An exercise later asks

"What is the value of ~'q' << 6 on a machine with 32-bit ints and 8 bit chars, that uses Latin-1 character set in which 'q' has the bit pattern 01110001?"

Well, 'q' is a character literal and would be promoted to int, giving

~'q' == ~0000000 00000000 00000000 01110001 == 11111111 11111111 11111111 10001110

The next step is to apply a left shift operator to the bits above, but as quote #1 mentions

"doing a left shift that changes the value of the sign bit is undefined"
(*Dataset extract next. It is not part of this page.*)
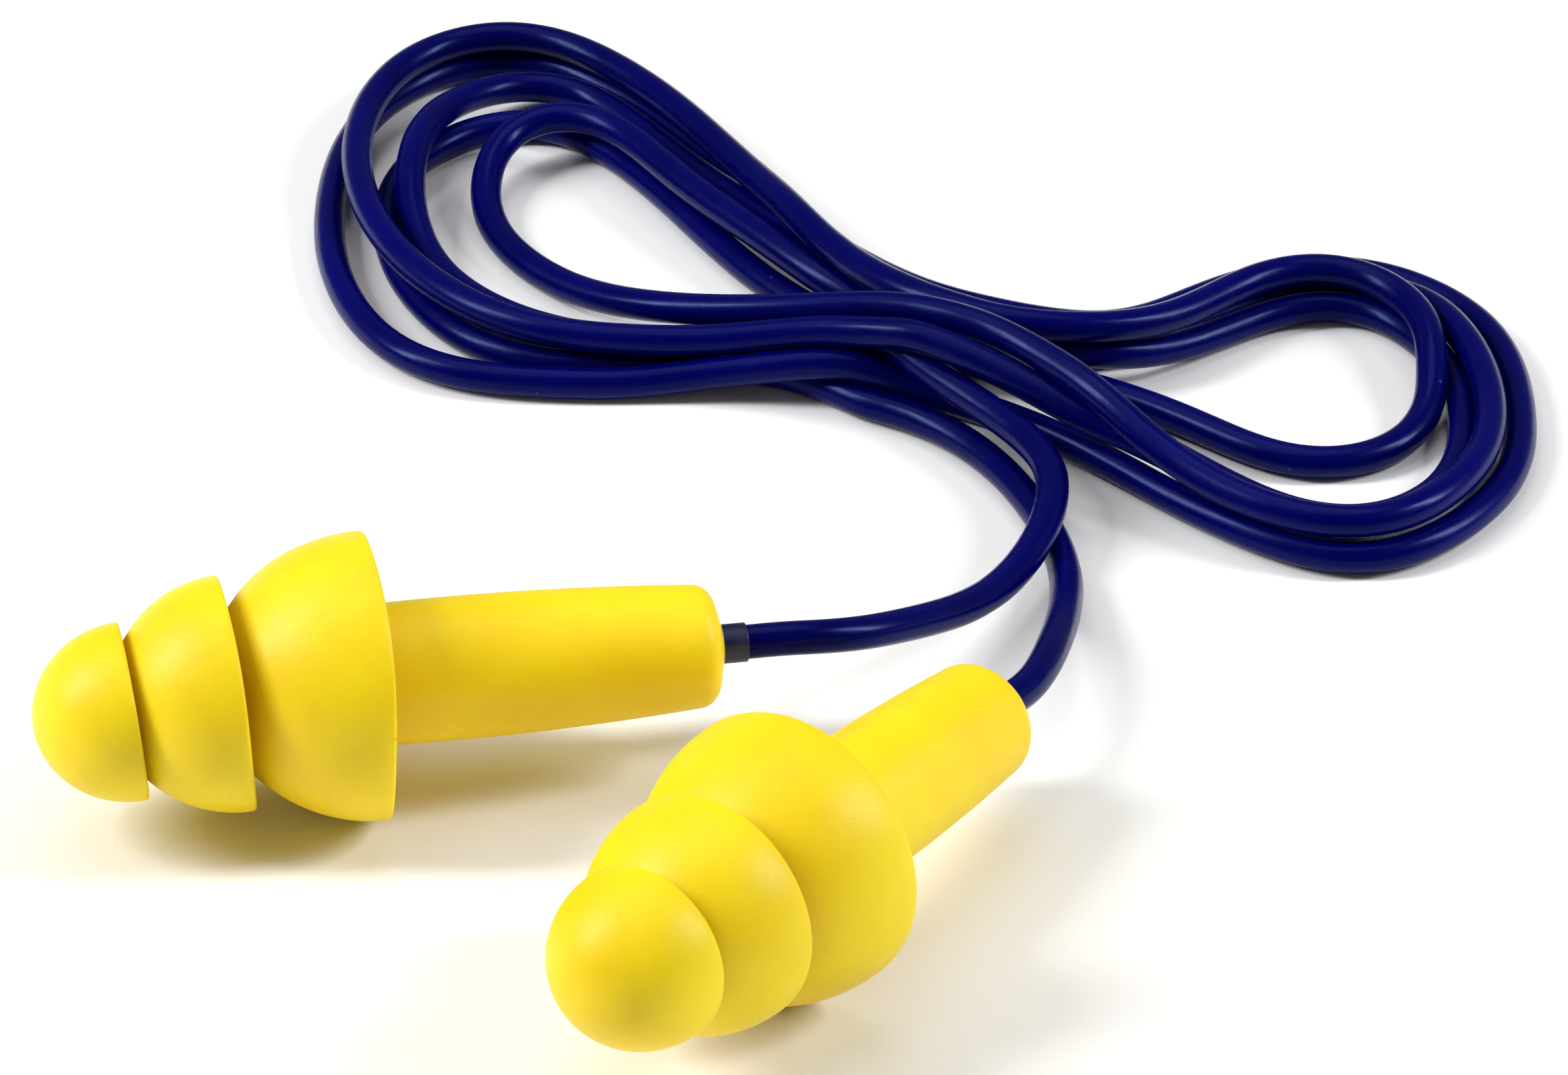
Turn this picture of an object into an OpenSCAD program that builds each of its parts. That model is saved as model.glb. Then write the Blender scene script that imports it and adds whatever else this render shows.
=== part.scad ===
// Corded ear plugs: two moulded plugs with three hollow flanges each, joined by
// one thin vinyl cord that lies in a loose figure-eight bundle. Millimetres, +Z up.
// Each cord end is held in a short sleeve, and each sleeve is pushed into the bore
// in a plug's stem. The plugs lie on their widest flanges, on the plane Z = 0.

/* [Plug] */
// Length of a plug, from the tip to the mouth of the stem
plug_length = 29.4; // [27:0.1:32]
// Diameter of the tip flange
tip_flange_d = 7.6; // [7:0.1:8.2]
// Diameter of the middle flange
middle_flange_d = 10; // [9.4:0.1:10.6]
// Diameter of the wide flange
wide_flange_d = 12.2; // [11.8:0.1:13]
// Distance from the tip back to the rim of the tip flange
tip_rim_at = 4.1; // [3.8:0.1:4.3]
// Distance from the tip back to the rim of the middle flange
middle_rim_at = 8.5; // [8.2:0.1:8.8]
// Distance from the tip back to the rim of the wide flange
wide_rim_at = 14.4; // [14:0.1:14.8]
// Thickness of a flange at its rim
rim_wall = 0.35; // [0.3:0.05:0.5]
// Diameter of the core between the flanges
core_d = 4.4; // [4:0.1:4.8]

/* [Stem] */
// Diameter of the stem where it leaves the wide flange
stem_root_d = 5.6; // [5.4:0.1:5.8]
// Diameter of the stem at its thickest, half way along
stem_middle_d = 6.1; // [5.9:0.1:6.3]
// Diameter of the stem at its mouth
stem_mouth_d = 5.3; // [5:0.1:5.6]
// Radius of the stem's rounded end corner
stem_corner_r = 0.9; // [0.5:0.1:1.2]
// Depth of the bore in the stem
bore_depth = 9; // [8.8:0.1:11]

/* [Cord] */
// Diameter of the cord
cord_d = 1.5; // [1.4:0.05:1.55]
// Outer diameter of the sleeve on the cord's end
sleeve_d = 1.7; // [1.7:0.05:1.8]
// Radial clearance of the sleeve in the stem's bore
sleeve_clearance = 0.05; // [0.03:0.01:0.08]
// Length of the sleeve inside the stem
sleeve_inside = 8.5; // [8:0.1:8.7]
// Length of the sleeve that shows outside the stem
sleeve_outside = 1.1; // [0.8:0.1:1.5]
// Height of the cord bundle
bundle_height = 5; // [4:0.5:6]

/* [Layout] */
// Direction of the left stem in plan, anticlockwise from +X
left_heading = 11.7; // [8:0.1:13]
// Angle by which the left stem slopes down to its mouth
left_droop = 2; // [0:0.5:4]
// Direction of the right stem in plan, anticlockwise from +X
right_heading = 55.5; // [53:0.5:59]
// Angle by which the right stem slopes down to its mouth
right_droop = 7; // [5:0.5:9]

/* [Hidden] */

yellow = [0.96, 0.84, 0.10];
navy = [0.03, 0.04, 0.36];
dark_navy = [0.03, 0.03, 0.16];

round_fn = 64;           // facets that stand for a true circle
arc_steps = 10;          // straight pieces in each flange's quarter ellipse
corner_steps = 4;        // straight pieces in the stem's end corner
cord_sides = 8;
face_dome = 0.25;        // how far the stem's end face bulges at the bore

// Each flange: rim radius, distance of the rim from the tip, height of the dome
// over the rim, depth of the hollow under it, radius of what it meets below.
flanges = [
    [tip_flange_d / 2, tip_rim_at, tip_rim_at, 2.6, core_d / 2],
    [middle_flange_d / 2, middle_rim_at, 5.2, 4.0, core_d / 2],
    [wide_flange_d / 2, wide_rim_at, 6.9, 5.6, stem_root_d / 2]
];

// Where each stem's mouth stands in plan, and how high: the wide flange's rim
// touches the ground.
rim_to_mouth = plug_length - wide_rim_at;
function mouth_height(droop) = wide_flange_d / 2 * cos(droop) - rim_to_mouth * sin(droop);
left_mouth = [7.9, 12.4, mouth_height(left_droop)];
right_mouth = [19.3, 9.2, mouth_height(right_droop)];

// Unit vector out of a stem's mouth.
function outward(heading, droop) =
    [cos(droop) * cos(heading), cos(droop) * sin(heading), -sin(droop)];
left_out = outward(left_heading, left_droop);
right_out = outward(right_heading, right_droop);

// The cord's route from each sleeve to the bundle. The left lead humps over the
// right one where they cross.
straight_run = 2;        // the cord leaves its sleeve straight for this far
left_exit = left_mouth + sleeve_outside * left_out;
right_exit = right_mouth + sleeve_outside * right_out;
left_route = concat(
    [left_exit, left_exit + straight_run * left_out],
    [[13.2, 13.7, 5.1], [15.7, 16, 4.1], [18.2, 18.8, 2.9], [20.4, 22.2, 2.1],
     [21.9, 25.4, 2.2], [22.6, 28.2, 2.5], [22.7, 30.5, 2.6], [21.7, 33, 2.4],
     [20, 35.5, 2.5], [17.9, 37.8, 2.6], [14.6, 41, 1.8]]);
right_route = concat(
    [right_exit, right_exit + straight_run * right_out],
    [[21.9, 14.3, 3.6], [22.6, 17.6, 2.8], [23, 21.1, 1.8], [23.1, 24.6, 1],
     [22.6, 27.8, 0.8], [21.6, 30.8, 0.8], [20.4, 33.3, 0.8], [18.6, 35.8, 0.8],
     [16.3, 38, 0.8], [13.5, 39.8, 0.8], [10.5, 41.4, 0.8]]);

// Outline of the bundle in plan, as circles [x, y, radius] hulled one to the next:
// the left loops, the waist where all the strands cross, and the right loops.
bundle_lobes = [[-0.6, 59.2, 11.8], [1.2, 51.5, 10.6], [16.2, 44.4, 4.4],
                [29.2, 41.4, 7.2], [35.6, 38.2, 10.6]];

// Half section of a plug: [radius, distance from the mouth towards the tip].
function dome(f, inner_r) = [for (i = [0 : arc_steps])
    let (t0 = asin(inner_r / f[0]), t = t0 + (90 - t0) * i / arc_steps)
    [f[0] * sin(t), plug_length - f[1] + f[2] * cos(t)]];
function hollow(f) = [for (i = [0 : arc_steps])
    let (r = f[0] - rim_wall, t0 = asin(f[4] / r), t = 90 - (90 - t0) * i / arc_steps)
    [r * sin(t), plug_length - f[1] + f[3] * cos(t)]];
function end_corner() = [for (i = [0 : corner_steps])
    let (t = 90 * i / corner_steps, r = stem_mouth_d / 2 - stem_corner_r)
    [r + stem_corner_r * cos(t), face_dome + stem_corner_r * (1 - sin(t))]];
bore_r = sleeve_d / 2 + sleeve_clearance;
plug_section = concat(
    dome(flanges[0], 0), hollow(flanges[0]),
    dome(flanges[1], core_d / 2), hollow(flanges[1]),
    dome(flanges[2], core_d / 2), hollow(flanges[2]),
    [[stem_middle_d / 2, rim_to_mouth / 2]],
    end_corner(),
    [[bore_r, 0], [bore_r, bore_depth], [0, bore_depth]]);

// Moves a shape built along +Z from its own mouth to a stem's mouth, +Z to the tip.
module at_mouth(mouth, heading, droop) {
    translate(mouth) rotate([0, 0, heading]) rotate([0, -90 + droop, 0]) children();
}

module plug() {
    color(yellow) rotate_extrude($fn = round_fn) polygon(plug_section);
}

module sleeve() {
    color(dark_navy) translate([0, 0, -sleeve_outside]) difference() {
        cylinder(d = sleeve_d, h = sleeve_outside + sleeve_inside, $fn = round_fn);
        translate([0, 0, -1])
            cylinder(d = cord_d, h = sleeve_outside + sleeve_inside + 2, $fn = round_fn);
    }
}

module cord_end() {
    color(navy) translate([0, 0, -sleeve_outside])
        cylinder(d = cord_d, h = sleeve_outside + sleeve_inside, $fn = round_fn);
}

// A tube swept along a route, one ring of points at each of the route's points.
function unit(v) = v / norm(v);
function heading_at(p, i) =
    unit(p[min(i + 1, len(p) - 1)] - p[max(i - 1, 0)]);
function ring(p, i) = let (
        t = heading_at(p, i),
        side = unit(cross(t, [0, 0, 1])),
        up = cross(side, t))
    [for (k = [0 : cord_sides - 1]) let (a = 360 * k / cord_sides)
        p[i] + cord_d / 2 * (cos(a) * side + sin(a) * up)];
module swept_cord(p) {
    n = cord_sides;
    points = [for (i = [0 : len(p) - 1]) each ring(p, i)];
    walls = [for (i = [0 : len(p) - 2], k = [0 : n - 1])
        [i * n + k, (i + 1) * n + k, (i + 1) * n + (k + 1) % n, i * n + (k + 1) % n]];
    near_end = [for (k = [0 : n - 1]) k];
    far_end = [for (k = [n - 1 : -1 : 0]) (len(p) - 1) * n + k];
    color(navy) polyhedron(points, concat([near_end], walls, [far_end]));
}

module left_plug() {
    at_mouth(left_mouth, left_heading, left_droop) plug();
}

module right_plug() {
    at_mouth(right_mouth, right_heading, right_droop) plug();
}

module left_sleeve() {
    at_mouth(left_mouth, left_heading, left_droop) sleeve();
}

module right_sleeve() {
    at_mouth(right_mouth, right_heading, right_droop) sleeve();
}

module left_cord_end() {
    at_mouth(left_mouth, left_heading, left_droop) cord_end();
}

module right_cord_end() {
    at_mouth(right_mouth, right_heading, right_droop) cord_end();
}

module left_lead() {
    swept_cord(left_route);
}

module right_lead() {
    swept_cord(right_route);
}

module cord_bundle() {
    color(navy) linear_extrude(bundle_height)
        for (i = [0 : len(bundle_lobes) - 2]) hull() {
            for (lobe = [bundle_lobes[i], bundle_lobes[i + 1]])
                translate([lobe[0], lobe[1]]) circle(r = lobe[2], $fn = 48);
        }
}

left_plug();
right_plug();
left_sleeve();
right_sleeve();
left_cord_end();
right_cord_end();
left_lead();
right_lead();
cord_bundle();
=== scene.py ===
import math

import bpy
import bmesh
import numpy as np
from bpy.props import FloatProperty, FloatVectorProperty, IntProperty, PointerProperty
from mathutils import Matrix, Vector


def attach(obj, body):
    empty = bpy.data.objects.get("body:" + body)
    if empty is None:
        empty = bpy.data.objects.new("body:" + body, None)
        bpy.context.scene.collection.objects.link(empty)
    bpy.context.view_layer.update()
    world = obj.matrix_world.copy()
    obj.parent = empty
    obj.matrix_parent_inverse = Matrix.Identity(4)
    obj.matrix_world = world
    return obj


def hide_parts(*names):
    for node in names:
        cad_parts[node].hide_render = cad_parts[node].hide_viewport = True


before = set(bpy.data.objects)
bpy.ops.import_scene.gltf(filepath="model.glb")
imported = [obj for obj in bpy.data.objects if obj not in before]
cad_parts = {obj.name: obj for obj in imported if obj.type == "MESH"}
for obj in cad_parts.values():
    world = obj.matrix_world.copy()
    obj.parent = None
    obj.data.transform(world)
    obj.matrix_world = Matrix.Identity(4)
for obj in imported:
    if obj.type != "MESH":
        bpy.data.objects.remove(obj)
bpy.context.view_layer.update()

bl_info = {
    "name": "Corded ear plugs",
    "version": (1, 0, 0),
    "blender": (4, 5, 0),
    "location": "3D View > Sidebar > Ear plugs",
    "description": "Two flanged ear plugs on one vinyl cord, laid in a loose bundle",
    "category": "Object",
}

MM = 0.001

# ---------------------------------------------------------------- settings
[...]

well I don't exactly know which bit is the sign bit, but surely the answer is undefined?

Answer 1

You're quite correct -- the expression ~'q' << 6 is undefined behavior according to the standard. Its even worse than you state, as the ~ operator is defined as computing "The one's complement" of the value, which is meaningless for a signed (2s-complement) integer -- the term "one's complement" only really means anything for an unsigned integer.

When doing bitwise operations, if you want strictly well-defined (according to the standard) results, you generally have to ensure that the values being operated on are unsigned. You can do that either with explicit casts, or by using explicitly unsigned constants (U-suffix) in binary operations. Doing a binary operation with a signed and unsigned int is done as unsigned (the signed value is converted to unsigned).

C and C++ are subtley different with the integer promotions, so you need to be careful here -- C++ will convert a smaller-than-int unsigned value to int (signed) before comparing with the other operand to see what should be done, while C will compare operands first.